EA formally launched its in-game advertising platform, EA Advertising, positioning billboards and brand placements as a revolutionary way for companies to reach players during live experiences. The publisher frames the initiative as "transforming how brands connect with audiences," though the core concept amounts to digital billboards in games.
The platform targets major consumer brands seeking new advertising channels within EA's portfolio, which includes franchises like The Sims, EA Sports titles, and other live-service games. Companies pay to embed their logos and products directly into gameplay environments, similar to sponsorship deals that have existed in sports games for years.
EA's framing reveals the disconnect between corporate messaging and player reality. Billboards in games aren't new. FIFA and Madden have featured stadium and field advertising for two decades.

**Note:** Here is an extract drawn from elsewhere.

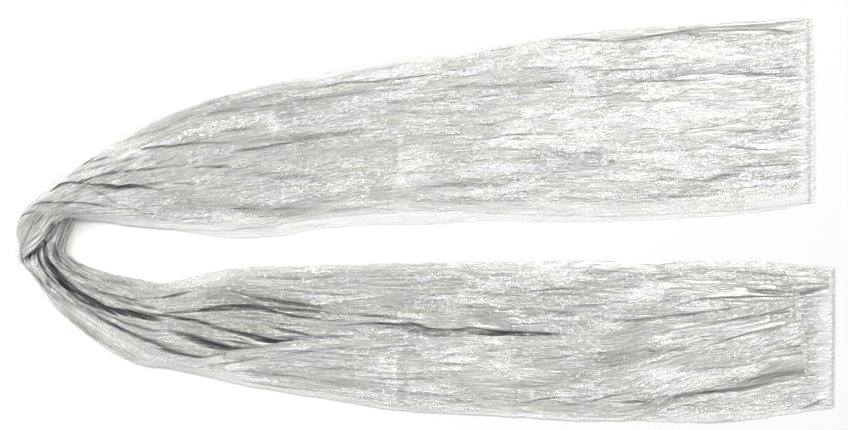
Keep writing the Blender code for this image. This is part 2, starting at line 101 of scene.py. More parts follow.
# A fold is its line, half width, depth, and its kind where that isn't a plain valley.
# ridge: a raised line. lap: cloth on the left of the line lies over the right.
# wedge: a sharp edge on the left, and a hollow on the right that fades out slowly.
# Besides the relief, each fold paints shade into the shade it returns: in its valley, just past a lap's edge,
# and in a wedge's hollow.
def pressFolds(x, y, folds):
    height = np.zeros(x.shape)
    shade = np.zeros(x.shape)
    for points, halfWidth, depth, *kind in folds:
        line = smoothLine(points)
        reach = 4.5 * halfWidth
        low, high = line.min(axis=0) - reach, line.max(axis=0) + reach
        near = (x > low[0]) & (x < high[0]) & (y > low[1]) & (y < high[1])
        if not near.any():
            continue
        distance, along, side = nearLine(x[near], y[near], line)
        taper = np.sin(np.pi * np.clip(0.04 + 0.92 * along, 0, 1)) ** 0.6
        d = distance / (halfWidth * (0.35 + 0.65 * taper))
        left = side > 0
        if "lap" in kind:
            over = bell(d, 2.6)
            under = np.clip(1 - 2.2 * d, 0, 1) - 0.75 * bell(d - 0.7, 0.8)
            height[near] += depth * taper * np.where(left, over, under)
            dark = bell(distance, np.where(left, 0.7, 1.0))
            shade[near] += taper * dark * min(1.0, 0.45 + 0.2 * depth)
        elif "wedge" in kind:
            over = 0.3 * bell(d - 0.5, 0.7)
            under = -np.clip(d / 0.3, 0, 1) * bell(d, 1.9)
            height[near] += depth * taper * np.where(left, over, under)
            dark = np.where(left, np.exp(-(3.5 * d) ** 2), bell(d, 1.3))
            shade[near] += taper * dark * min(1.0, 0.3 + 0.17 * depth)
        elif "ridge" in kind:
            height[near] += depth * taper * np.exp(-1.6 * d * d)
        else:
            height[near] -= depth * taper * np.exp(-1.6 * d * d)
            shade[near] += np.sqrt(taper) * np.exp(-1.6 * d ** 4) * min(1.0, 0.3 + 0.17 * depth)
    return height, np.clip(shade, 0, 1)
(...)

Sports games normalize brand integration because real stadiums display them. The novelty here isn't the concept but EA's explicit monetization push and expansion beyond sports titles into lifestyle and simulation games.
The announcement sparked immediate skepticism from players and industry observers. The tongue-in-cheek tone of coverage reflected fatigue with publishers repackaging existing mechanics as innovation. EA's The Sims 2 H&M Fashion Stuff crossover, referenced in the announcement, represents a previous incursion into brand integration that received mixed reception.
This move reflects EA's broader strategy to extract additional revenue from established franchises. As traditional full-game sales face player acquisition challenges, live-service monetization through battle passes, cosmetics, and now advertising becomes essential to quarterly earnings targets.
The real test arrives when brands begin flooding games with ads. Sports titles can absorb them naturally. Immersion in The Sims or other narrative-driven experiences may fracture if players constantly encounter corporate messaging during critical moments.